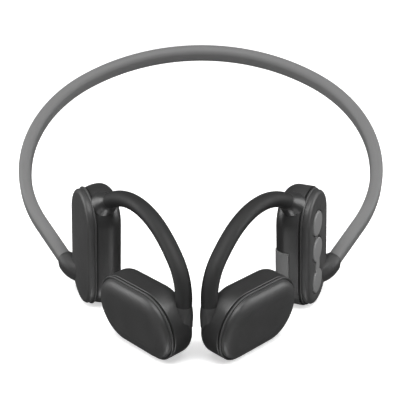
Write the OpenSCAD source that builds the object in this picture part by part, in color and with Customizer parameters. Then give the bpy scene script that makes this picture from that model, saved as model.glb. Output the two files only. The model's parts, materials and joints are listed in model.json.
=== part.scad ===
// Open-ear bone conduction headphones on a neckband.
// Millimetres, Z up. The origin is on the floor, under the middle of the
// bounding box. The wearer faces -Y. Left is the -X side and right is the
// +X side, as the object is seen from in front.

/* [Neckband] */
// Thickness of the band, measured across its plane
band_thick = 4.3; // [4.1:0.1:4.6]
// Height of the band's section
band_tall = 6.2; // [6.0:0.1:6.6]
// Radius of the arc behind the neck
band_back_r = 68.2; // [67.7:0.1:68.7]
// Radius of the arcs at the sides of the neck
band_side_r = 49.4; // [49:0.1:49.8]
// Length of the straight ends that run to the pods
band_end_len = 19.3; // [18.6:0.1:19.8]

/* [Pods] */
// Height of a pod
pod_tall = 41; // [40.5:0.5:42]
// Width of a pod, front to back
pod_wide = 21; // [20.8:0.1:21.4]
// Thickness of a pod, outside to inside
pod_thick = 11.6; // [11.6:0.1:12]
// Wall of the plastic shells
wall = 1.2; // [1.1:0.05:1.3]

/* [Speakers] */
// Length of a speaker pod
speaker_long = 36.2; // [36:0.1:36.6]
// Height of a speaker pod
speaker_tall = 22.2; // [22:0.1:22.6]
// Depth of the rear shell behind the rim
speaker_deep = 8.2; // [8.2:0.1:8.6]
// Height of the domed front cover
speaker_dome = 3.0; // [2.8:0.1:3.2]

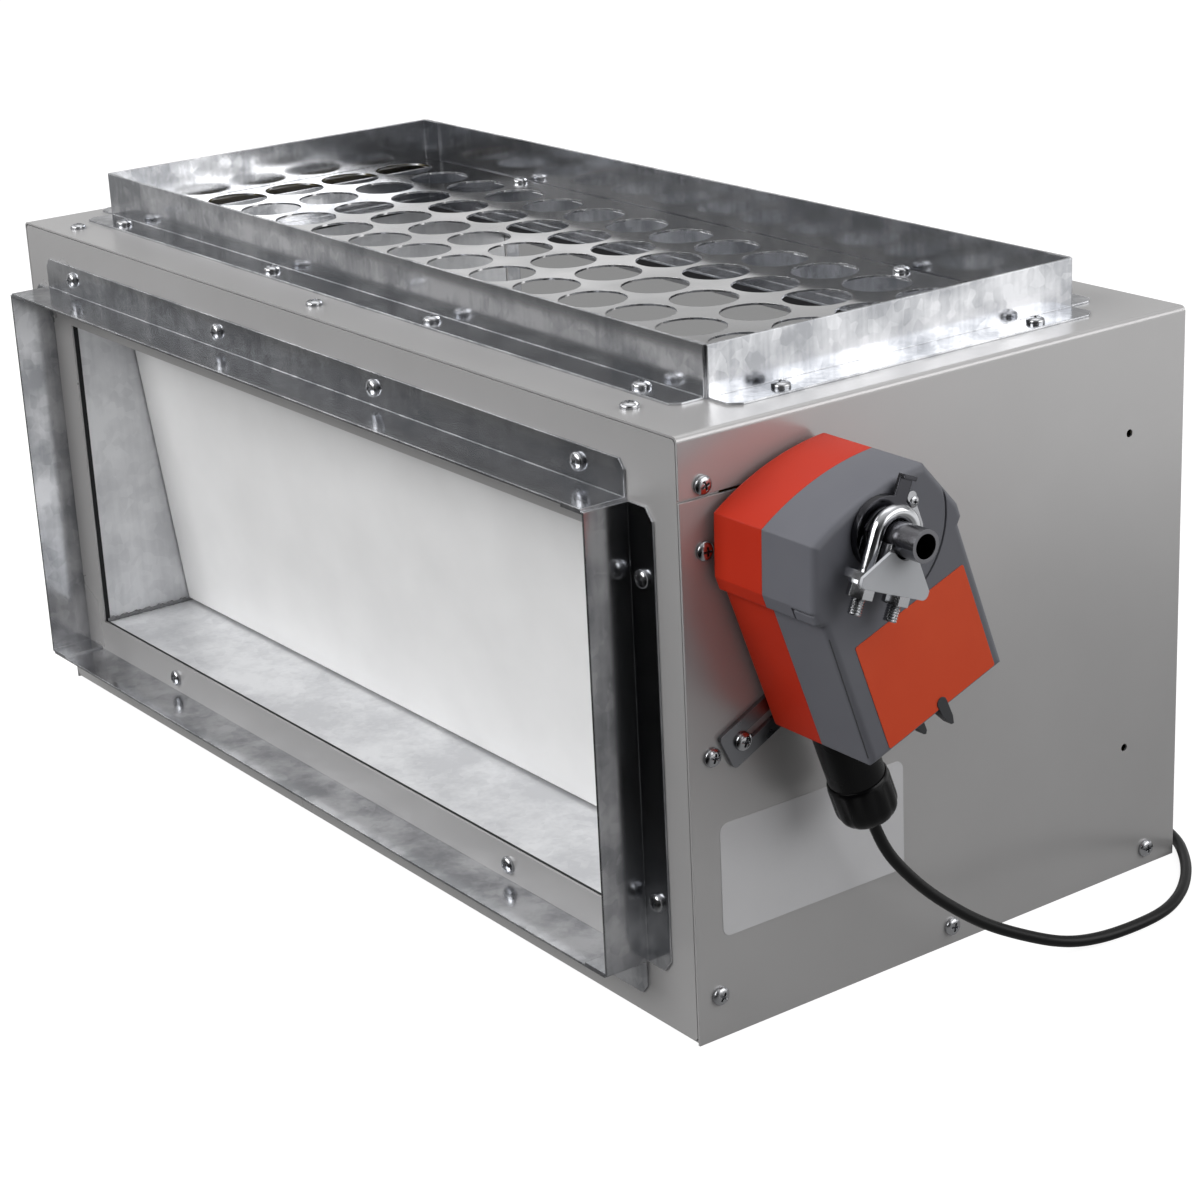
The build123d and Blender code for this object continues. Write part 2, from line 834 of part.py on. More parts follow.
def hexagon(start, end, across_flats):
    start, end = Vector(start), Vector(end)
    axis = end - start
    plane = Plane(origin=start, z_dir=axis)
    outline = RegularPolygon(across_flats / 2, 6, major_radius=False)
    return extrude(plane * outline, amount=axis.length)


def blade_wiper():
    """Rubber strip under the lower edge, cut to run just clear of the duct floor."""
    x0, x1 = blade_ends()
    front = wiper_inset - blade_face_offset
    back = blade_thickness - blade_face_offset - wiper_inset

    def floor_reach(across):
        return (shaft_z + across * sin(lean) - liner_floor_z - running_gap) / cos(lean)

    outline = Polyline(
        (front, -blade_reach),
        (back, -blade_reach),
        (back, -floor_reach(back)),
        (front, -floor_reach(front)),
        close=True,
    )
    return extrude(blade_plane(x0) * make_face(outline), amount=x1 - x0)


# Screws


def pan_screw(point, outward, under=0.0):
    """A pan head sheet metal screw: its head stands on a surface, lifted by what is under it."""
    point, outward = Vector(point), Vector(outward)
    seat = point + outward * under
    head = Plane(origin=seat, z_dir=outward) * Cone(
        screw_head / 2, screw_head_top / 2, screw_head_height, align=(Align.CENTER, Align.CENTER, Align.MIN)
    )
    shank = rod(seat, seat - outward * screw_length, screw_shank / 2)
    return head + shank


def screw_set(places, under=0.0):
    return group([pan_screw(point, outward, under) for point, outward in places])


# Rating label on the side panel


def rounded_plate(plane, centre, width, height, corner, low, high):
    outline = Pos(*centre) * RectangleRounded(width, height, corner)
    return prism(plane, low, high, outline)


def rating_label():
    centre = (side_x, front_y + label_inset, label_centre_z)
    plane = Plane(origin=centre, x_dir=(0, 1, 0), z_dir=(1, 0, 0))
    return rounded_plate(plane, (0, 0), label_width, label_height, label_corner, 0, label_thickness)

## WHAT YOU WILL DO
Each line must be given again exactly as written above.

## RESPONSE TO THIS TASK
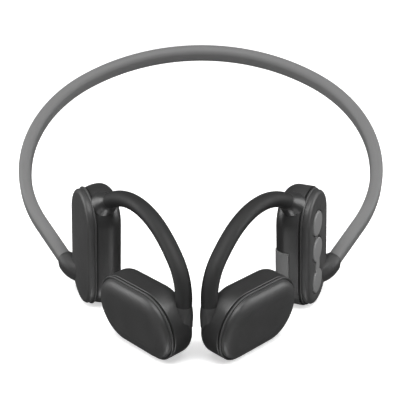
Write the OpenSCAD source that builds the object in this picture part by part, in color and with Customizer parameters. Then give the bpy scene script that makes this picture from that model, saved as model.glb. Output the two files only. The model's parts, materials and joints are listed in model.json.
=== part.scad ===
// Open-ear bone conduction headphones on a neckband.
// Millimetres, Z up. The origin is on the floor, under the middle of the
// bounding box. The wearer faces -Y. Left is the -X side and right is the
// +X side, as the object is seen from in front.

/* [Neckband] */
// Thickness of the band, measured across its plane
band_thick = 4.3; // [4.1:0.1:4.6]
// Height of the band's section
band_tall = 6.2; // [6.0:0.1:6.6]
// Radius of the arc behind the neck
band_back_r = 68.2; // [67.7:0.1:68.7]
// Radius of the arcs at the sides of the neck
band_side_r = 49.4; // [49:0.1:49.8]
// Length of the straight ends that run to the pods
band_end_len = 19.3; // [18.6:0.1:19.8]

/* [Pods] */
// Height of a pod
pod_tall = 41; // [40.5:0.5:42]
// Width of a pod, front to back
pod_wide = 21; // [20.8:0.1:21.4]
// Thickness of a pod, outside to inside
pod_thick = 11.6; // [11.6:0.1:12]
// Wall of the plastic shells
wall = 1.2; // [1.1:0.05:1.3]

/* [Speakers] */
// Length of a speaker pod
speaker_long = 36.2; // [36:0.1:36.6]
// Height of a speaker pod
speaker_tall = 22.2; // [22:0.1:22.6]
// Depth of the rear shell behind the rim
speaker_deep = 8.2; // [8.2:0.1:8.6]
// Height of the domed front cover
speaker_dome = 3.0; // [2.8:0.1:3.2]

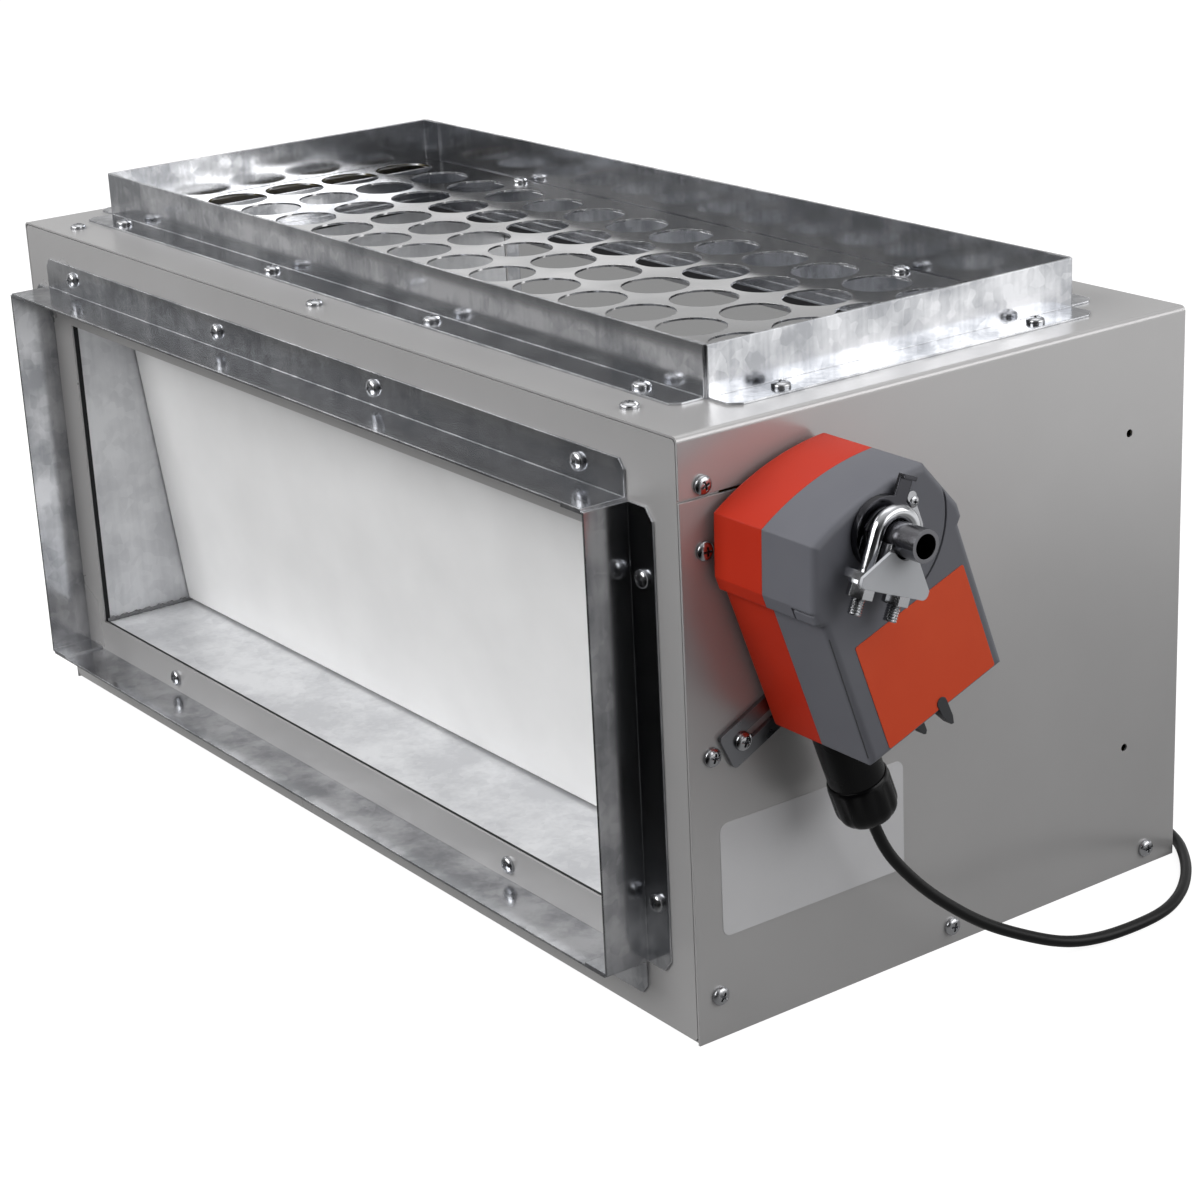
The build123d and Blender code for this object continues. Write part 2, from line 834 of part.py on. More parts follow.
def hexagon(start, end, across_flats):
    start, end = Vector(start), Vector(end)
    axis = end - start
    plane = Plane(origin=start, z_dir=axis)
    outline = RegularPolygon(across_flats / 2, 6, major_radius=False)
    return extrude(plane * outline, amount=axis.length)


def blade_wiper():
    """Rubber strip under the lower edge, cut to run just clear of the duct floor."""
    x0, x1 = blade_ends()
    front = wiper_inset - blade_face_offset
    back = blade_thickness - blade_face_offset - wiper_inset

    def floor_reach(across):
        return (shaft_z + across * sin(lean) - liner_floor_z - running_gap) / cos(lean)

    outline = Polyline(
        (front, -blade_reach),
        (back, -blade_reach),
        (back, -floor_reach(back)),
        (front, -floor_reach(front)),
        close=True,
    )
    return extrude(blade_plane(x0) * make_face(outline), amount=x1 - x0)


# Screws


def pan_screw(point, outward, under=0.0):
    """A pan head sheet metal screw: its head stands on a surface, lifted by what is under it."""
    point, outward = Vector(point), Vector(outward)
    seat = point + outward * under
    head = Plane(origin=seat, z_dir=outward) * Cone(
        screw_head / 2, screw_head_top / 2, screw_head_height, align=(Align.CENTER, Align.CENTER, Align.MIN)
    )
    shank = rod(seat, seat - outward * screw_length, screw_shank / 2)
    return head + shank


def screw_set(places, under=0.0):
    return group([pan_screw(point, outward, under) for point, outward in places])


# Rating label on the side panel


def rounded_plate(plane, centre, width, height, corner, low, high):
    outline = Pos(*centre) * RectangleRounded(width, height, corner)
    return prism(plane, low, high, outline)


def rating_label():
    centre = (side_x, front_y + label_inset, label_centre_z)
    plane = Plane(origin=centre, x_dir=(0, 1, 0), z_dir=(1, 0, 0))
    return rounded_plate(plane, (0, 0), label_width, label_height, label_corner, 0, label_thickness)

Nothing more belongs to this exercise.